The visual analogue of the melodic phrase of my time at the Dodge festival was a video clip of me walking behind Harper, a video that was part of Bill Moyer’s special on the festival. A student of mine from Rutgers was beside me, a woman who decided to study with me after reading a poem I wrote about Pearl Bailey. Her name was Karen, and there the two of us were, trailing behind Harper in the way of lineage, walking along as if on the rim of some mountain range or the edge of a perfect triad before it diminishes itself and becomes a blue note.
Poets gather and we are often glad to see one another, a joy that grows as I age, as I realize ambition is more trouble than I want these days. But the word is no good if it just sits in my home. I have to get up and get engaged. The world needs me to be who we are, all of us, wherever we are in meter or the way we make note of sound and its regular or irregular life, its consonance and its dissonance.
The morning in the store on Thayer Street is one I treasure. I say “thank goodness” because it allows me to enjoy the man’s presence. If we have ever disagreed or argued or not spoken, it has been because I wanted his attention, and it has been because it is the way men like us communicate, black men who have had to stare down death in dangerous places.
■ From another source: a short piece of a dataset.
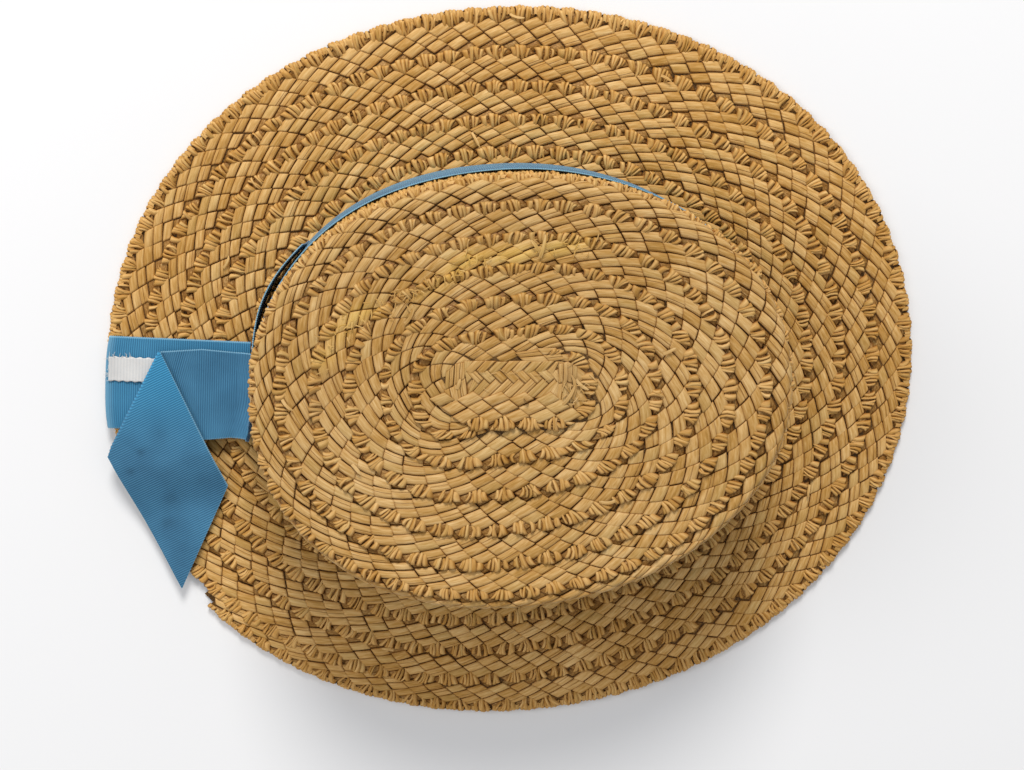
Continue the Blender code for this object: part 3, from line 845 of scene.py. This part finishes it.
# Corners of the upper ribbon and of its folded tail, as (out, side), and the plies' heights over the brim
FOLD_TOP, FOLD_BOTTOM = np.array([35.5, 13.5]), np.array([55.4, -29.9])
TAIL_TOP_CORNER, TAIL_TIP = np.array([7.5, -40.3]), np.array([25.1, -83.9])
UPPER_MIDDLE = 19.0
UPPER_MIDDLE_SIDES = (15.2, -21.6)
TURN_UP_RADIUS, TURN_UP_HEIGHT, TURN_UP_SIDES, TURN_UP_NARROWING = 8.0, 24.0, (14.5, -20.0), 0.86
WALL_LINE_MIDDLE, WALL_LINE_CURVE = -3.4, 0.0052
UPPER_HEIGHT, TAIL_HEIGHT, TAIL_REST = 4.6, 6.0, 1.0
TAIL_DROP_START, TAIL_DROP_LENGTH, TAIL_FADE = 4.0, 26.0, 46.0
TAIL_WAY = unit(0.5 * (TAIL_TOP_CORNER + TAIL_TIP) - 0.5 * (FOLD_TOP + FOLD_BOTTOM))

# Creases on the tail, dented and darkened with painted shade: out, side, radius and depth
MARKS = ((41.9, -27.3, 1.6, 0.30), (46.2, -35.8, 1.6, 0.28), (29.8, -46.9, 2.6, 0.25),
         (31.5, -57.3, 2.4, 0.22), (36.0, -21.0, 4.5, 0.18))


def bow_point(out, side, height):
    out, side, height = np.broadcast_arrays(out, side, height)
    place = BOW_ROOT + out[..., None] * BOW_OUT + side[..., None] * BOW_SIDE
    z = brim_top(np.clip(out, 0.0, BRIM_REACH)) + height
    return np.concatenate([place, z[..., None]], axis=-1)


def make_loop(material):
    """The flattened loop under the bow: out along the brim, round a soft fold and back."""
    end = LOOP_REACH - LOOP_RADIUS
    top = LOOP_LOW + 2.0 * LOOP_RADIUS
    path = [(0.0, LOOP_LOW), (end - 6.0, LOOP_LOW)]
    path += [(end + LOOP_RADIUS * math.sin(a), LOOP_LOW + LOOP_RADIUS * (1.0 - math.cos(a)) - 0.15)
             for a in np.linspace(0.0, np.pi, 14)]
    path += [(end - 6.0, top - 0.05), (30.0, top - 0.2), (0.0, top - 0.2)]
    path, lengths = resample(path, RIB_PITCH / 4.0)
    share = 2.0 * edged(12)[None] - 1.0
    out = path[:, :1] * (1.0 - 0.022 * np.abs(share) ** 3 * (path[:, :1] / LOOP_REACH) ** 3)
    height = path[:, 1:] + 0.12 * np.sin(2.2 * share + path[:, :1] / 9.0)
    # The loop's rounded fold is paled as painted highlight.
    painted_highlight = 0.5 * smooth((path[:, :1] - end + 3.0) / 4.0)
    piece = Piece("bow_loop_ribbon")
    points = bow_point(out, 0.5 * RIBBON_WIDTH * share, height)
    area = ribbon(piece, points, lengths[:, None] + 0.0 * share, tint=0.35, painted_highlight=painted_highlight)
    finish_ribbon(piece, material, "bow_loop")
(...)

We are much as we were in that store on Thayer Street as poets, here today and for certain not here at some unforeseeable point in the future, although these heavy footsteps we make as two big black men are also the heavy steps we make as wordsmiths, beating out these things called poems in blacksmith shops of the mind that are hot and dangerous with the melting of life and worlds in life so that we can hammer them out on anvils. We name these anvils creativity and courage.